Only when he was pushed by a political ideologue in the direction of mouthing political talking points similar to Gambino did his authenticity and impact fall into question. Candace Owens, spokeshole of Turning Point USA, foolishly believed that she could exploit his celebrated artistic career to sell political merchandise. Naturally, Kanye objected, and pulled away from politics altogether, which was never his motivating impulse to begin with. It only became his motivation when he saw grave dysfunction and a bullying bias within the political sphere. And despite being well integrated in an obviously left-wing musical and entertainment culture, he was able to identify his conflicting feelings on the issues surrounding the black community as did Kendrick Lamar in Blacker The Berry.

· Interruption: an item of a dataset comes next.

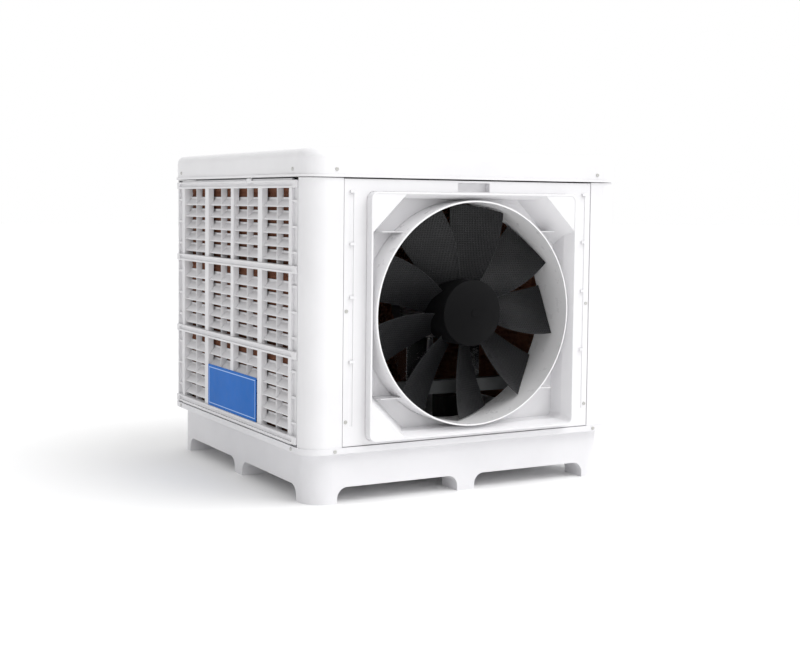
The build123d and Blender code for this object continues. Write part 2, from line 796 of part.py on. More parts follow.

Thinking is itself struggle, while nothing is more self-assured than ideology. When it comes to ideology, the positions have already been thought up for you and are assorted neatly, not having to be seriously thought through. Ultimately, if your work aims to talk directly about the human condition, it should reflect the reality that you don’t have all of the information, and that your perspective isn’t absolute. This is what strikes at the core of the human condition. Short of that, you have little more than a work of well crafted propaganda, that leaves your target audience in thrall, because they haven’t heard anything they wouldn’t have elsewhere. And the ability to introspect this honestly is a rare quality, which is why this type of art is only very rarely created and encountered. Spanning every domain of art, this can be seen and few artists have achieved this feat.